The Explorer Program has been an exciting ride, and as a result of your feedback, we’ve picked up the pace on making more improvements. You asked for…

an easier way to frame your shots, so we bring you viewfinder. When you say “ok glass, show the viewfinder” you’ll see white L’s in the four corners of your Glass screen. You can then either take a photo by saying “ok glass, take a picture,” with a wink, or by pushing the camera button.

more Google Now cards, so we launched two new ones to remind you where you parked your car and let you know when packages are coming your way. Stay tuned for more to come.

better performance, so Glass will now start shipping with 2GB of RAM.

The post also alludes to a 20% battery life improvement, though it’s unclear if that’s a reference to what’s to come or just a delusional retelling of the havoc wrought by the Android 4.4 software update, which Glass Explorers anecdotally report actually made battery life worse. (We’ve reached out to Google’s Glass team for clarification and will update accordingly.)

Hamstrung By The Hardware

It’s been difficult to get excited about the novel experiences developers are crafting for Glass. The hardware, slick as is may be, just can’t keep up yet. Even after adding support for prescription glasses, launching in the U.K. and rolling out some flashy new Glass-ready designer DVF frames, the Glass Explorer crowd isn’t happy that Google might actually charge for an upgrade to the new model.

Considering that Google Glass owners are passive brand ambassadors (like it or not), if it doesn’t come up with a good upgrade solution, Google could burn the good will that it’s earned among the only set enthusiastic about Glass to begin with.
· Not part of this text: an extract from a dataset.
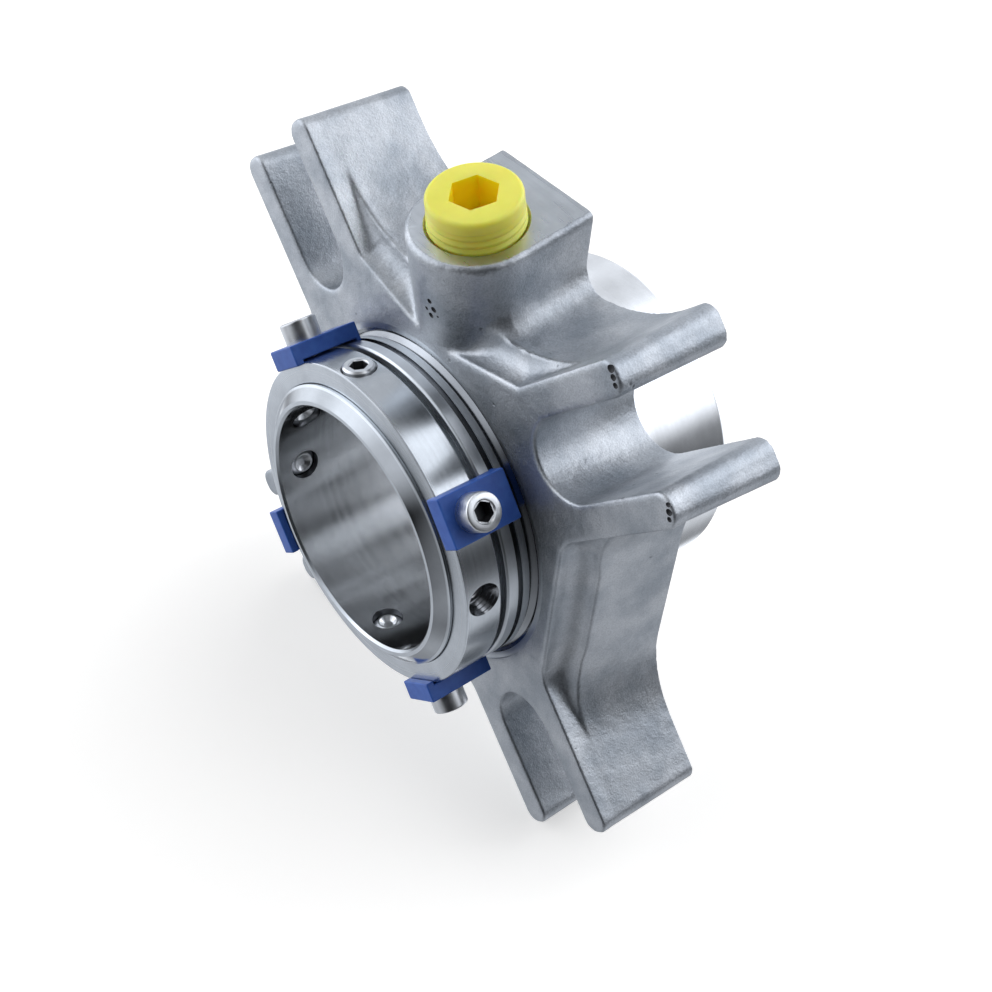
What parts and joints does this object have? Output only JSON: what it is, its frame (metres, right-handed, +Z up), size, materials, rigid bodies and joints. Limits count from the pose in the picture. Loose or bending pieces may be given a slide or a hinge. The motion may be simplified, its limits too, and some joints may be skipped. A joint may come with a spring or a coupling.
{
  "type": "cartridge mechanical seal",
  "caption": "Single cartridge mechanical seal with a cast gland with open bolt slots, setting clips on a clamp ring, a polished barrel and a plugged flush port.",
  "frame": {"origin": "on the shaft axis, in the plane of the gland's mounting face", "axes": "+Y runs along the shaft from the clamp ring end into the pump, +Z goes up through the flush port, +X to the right seen from the clamp ring end"},
  "size_m": [0.1224, 0.0667, 0.1278],
  "materials": {
    "cast_steel": "investment cast, bead blasted, satin",
    "turned_steel": "turned, fine lathe lines",
    "polished_steel": "polished",
    "screw_steel": "satin",
    "pin_steel": "ground",
    "spring_wire": "drawn wire",
    "clip_enamel": "dark blue, satin",
    "plug_plastic": "moulded, semi-gloss",
    "o_ring_rubber": "matt",
    "gasket_fibre": "matt",
    "seat_ceramic": "lapped, grey",
    "carbon": "lapped carbon"
  },
  "bodies": {
    "gland_unit": {"gland": "cast_steel", "gland_gasket": "gasket_fibre", "stationary_face": "seat_ceramic", "stationary_o_ring": "o_ring_rubber", "anti_rotation_pin": "pin_steel"},
    "rotor": {"sleeve": "turned_steel", "clamp_ring": "turned_steel", "set_screws": "screw_steel", "shaft_o_ring": "o_ring_rubber", "barrel": "polished_steel", "barrel_pins": "pin_steel", "drive_pins": "pin_steel", "springs": "spring_wire"},
    "face_unit": {"rotary_face": "carbon", "rotary_o_ring": "o_ring_rubber", "thrust_ring": "turned_steel"},
    "clip_1": {"setting_clip_1": "clip_enamel", "clip_screw_1": "screw_steel"},
    "clip_2": {"setting_clip_2": "clip_enamel", "clip_screw_2": "screw_steel"},
    "clip_3": {"setting_clip_3": "clip_enamel", "clip_screw_3": "screw_steel"},
    "clip_4": {"setting_clip_4": "clip_enamel", "clip_screw_4": "screw_steel"},
    "plug": {"port_plug": "plug_plastic"}
  },
  "joints": [
    {"name": "rotor_spin", "type": "hinge", "parent": "gland_unit", "child": "rotor", "pos_m": [0, 0, 0], "axis": [0, 1, 0], "continuous": true},
    {"name": "face_float", "type": "slide", "parent": "rotor", "child": "face_unit", "axis": [0, 1, 0], "range_m": [0, 0.0015], "stiffness_N_per_m": 8000, "springref_m": -0.003, "deforming": ["springs"]},
    {"name": "clip_1_lift", "type": "slide", "parent": "rotor", "child": "clip_1", "axis": [0.7547, 0, 0.6561], "range_m": [0, 0.012]},
    {"name": "clip_2_lift", "type": "slide", "parent": "rotor", "child": "clip_2", "axis": [-0.6561, 0, 0.7547], "range_m": [0, 0.012]},
    {"name": "clip_3_lift", "type": "slide", "parent": "rotor", "child": "clip_3", "axis": [-0.7547, 0, -0.6561], "range_m": [0, 0.012]},
    {"name": "clip_4_lift", "type": "slide", "parent": "rotor", "child": "clip_4", "axis": [0.6561, 0, -0.7547], "range_m": [0, 0.012]},
    {"name": "plug_out", "type": "slide", "parent": "gland_unit", "child": "plug", "axis": [0, -0.1908, 0.9816], "range_m": [0, 0.015]}
  ]
}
Not the best idea.

A Nice New Set Of Glassware 

For Glass owners with the patience to try them out, the list of new Glassware includes a mix of classic apps and interesting new ones: MusicXmatch, Livestream, Goal.com, Shazam, Star Chart, Zombies, Run!, Allthecooks (updated), GuidiGO, Duolingo, The Guardian, 94Fifty Basketball, Runtastic. I’m the most excited about Star Chart—Google’s augmented reality overlay would be perfect for unobtrusively studying the night sky.

Glass: A Fragile Experience 

I received my Glass over a year ago after pre-ordering it two years ago during Google I/O 2012. Over the course of the last year, I’ve criticized Glass plenty. Between the $1500 price tag and the barely-there battery life, the Glass we’ve come to know is definitely not a consumer-ready device.

Here’s hoping that these changes prove more than incremental for a device synonymous with both high fashion and low brow humor—and that Google pulls through for the folks who’ve rooted for it from the start.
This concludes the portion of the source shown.